Thursday, May 17, 2007

Pseudorandom Numbers

I have just engaged in a particularly pointless debate with one of my friends, on the relative randomness of varying small numbers, picked from the natural set. The debate primarily consisted of us attempting to determine what truly made a number more or less random.

Obviously, larger numbers seem more random, when taking into consideration the vastness of infinity, but in the end, when looking towards the end of infinity, one billion seems just as far away from it as one does. This is where my assertion comes in that some numbers 'seem' more random than other.

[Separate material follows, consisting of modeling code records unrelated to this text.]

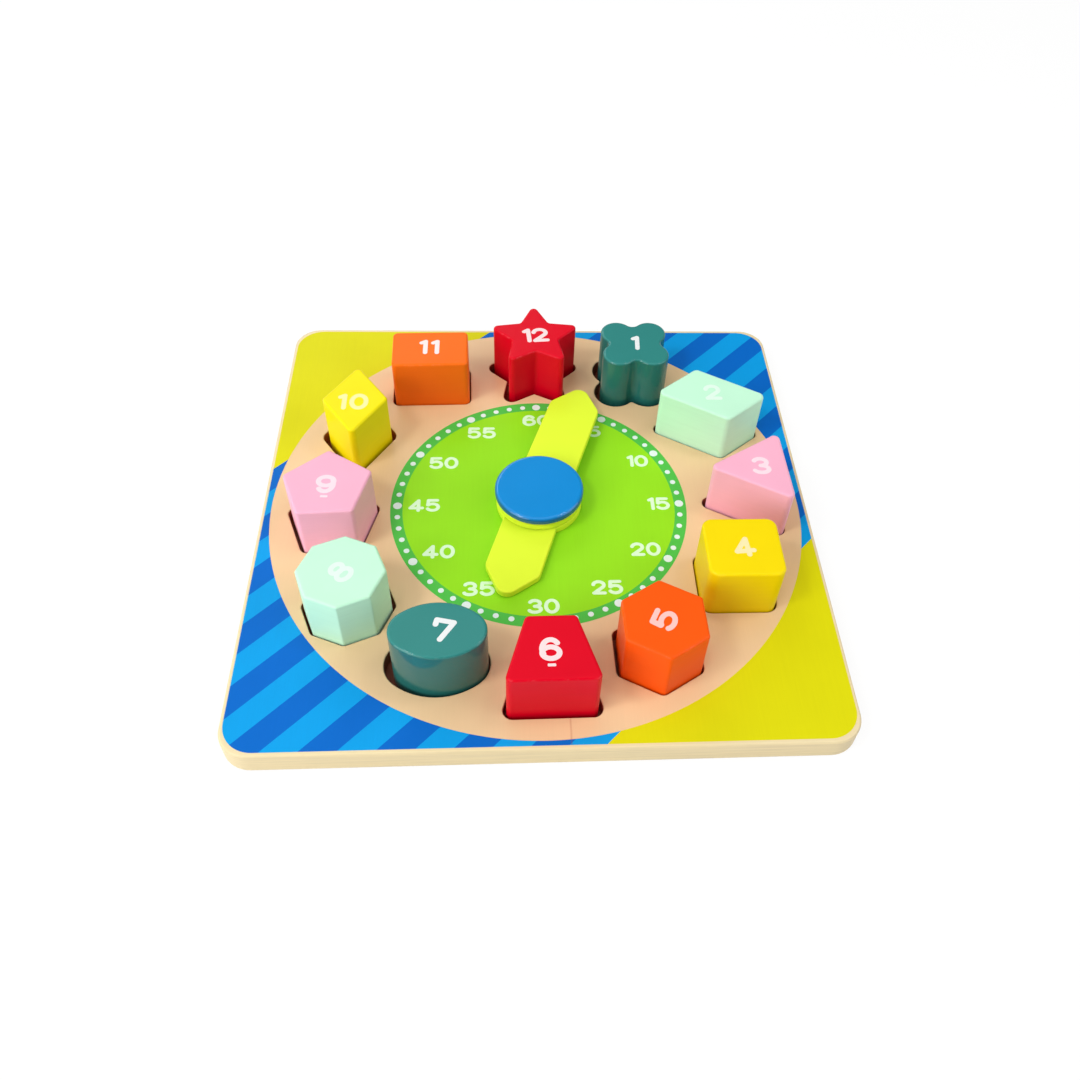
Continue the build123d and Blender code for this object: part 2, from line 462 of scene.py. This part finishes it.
def border_sheet():
    """The flat rounded square with its round window."""
    flat = rounded_sheet(2 * BORDER_REACH[0], 2 * BORDER_REACH[1], BORDER_CORNER, CORNER_STEPS)
    bmesh.ops.delete(flat, geom=flat.faces[:], context="FACES_ONLY")
    bmesh.ops.create_circle(flat, segments=WINDOW_STEPS, radius=WINDOW_R)
    bmesh.ops.triangle_fill(flat, edges=flat.edges[:], use_beauty=True)
    window = [face for face in flat.faces if face.calc_center_median().length < WINDOW_CORE]
    bmesh.ops.delete(flat, geom=window, context="FACES")
    return flat


print("print", round(2 * BORDER_REACH[0] / MM, 1), "mm wide, window", round(2 * WINDOW_R / MM, 1), "mm")

# %% Stripes and corners
STRIPE_PITCH = 12.87 * MM
STRIPES_EACH_WAY = 10
SLANT = Vector((1, -1, 0))


def join(pieces):
    """Several flat meshes as one."""
    whole = bmesh.new()
    for flat in pieces:
        carrier = bpy.data.meshes.new("carrier")
        flat.to_mesh(carrier)
        flat.free()
        whole.from_mesh(carrier)
        bpy.data.meshes.remove(carrier)
    return whole


def border_between(low, high):
    """The part of the border between two slanting lines, given as x - y."""
    flat = border_sheet()
    for bound, outer in ((low, False), (high, True)):
        bmesh.ops.bisect_plane(
            flat,
            geom=flat.verts[:] + flat.edges[:] + flat.faces[:],
            plane_co=SLANT * bound / 2,
            plane_no=SLANT,
            clear_outer=outer,
            clear_inner=not outer,
        )
    return flat


def striped(first):
    """Every second blue stripe, joined in one flat mesh."""
    counts = range(first - STRIPES_EACH_WAY, STRIPES_EACH_WAY, 2)
    return join([border_between(n * STRIPE_PITCH, (n + 1) * STRIPE_PITCH) for n in counts])


def yellow_corners():
    reach, beyond = STRIPES_EACH_WAY * STRIPE_PITCH, 4 * BORDER_REACH[0]
    return join([border_between(reach, beyond), border_between(-beyond, -reach)])


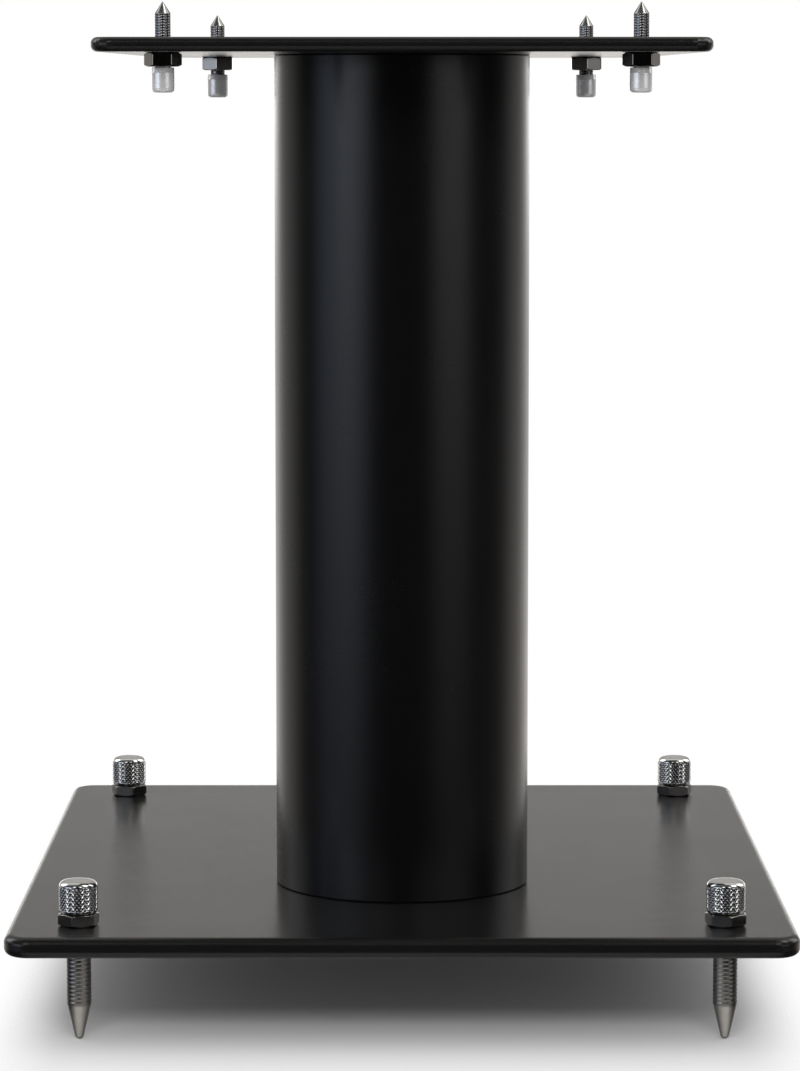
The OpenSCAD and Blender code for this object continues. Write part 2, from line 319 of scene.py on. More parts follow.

I maintain the following points:

  1. Odd numbers seem more random than even ones.
  2. Prime numbers seem more random than composite.
  3. There should not be an abundance of any particular digit.
  4. There should be a odd:even digit ratio of slightly over one.
  5. And finally, it should have that ring of just having been pulled out of thin air.
These to me, are the five tenets of what makes a number random.

This of course is a load of malarkey, as truly random numbers cannot be generated, due to humans having bias, and computers not being able to produce anything but pseudorandom numbers.

For those that do not believe that they cannot produce random numbers, I challenge you to do the following: Begin saying random digits; at some point a pattern will form, or you will favour certain digits. While of course those pseudorandom numbers are sufficient, they are not ideal.

Pseudorandom numbers usually have all the characteristics of a random number, but it still begs the question, of how one would truly acheive a random value.

Until next time...

1 comment:

Anonymous said...

Good for people to know.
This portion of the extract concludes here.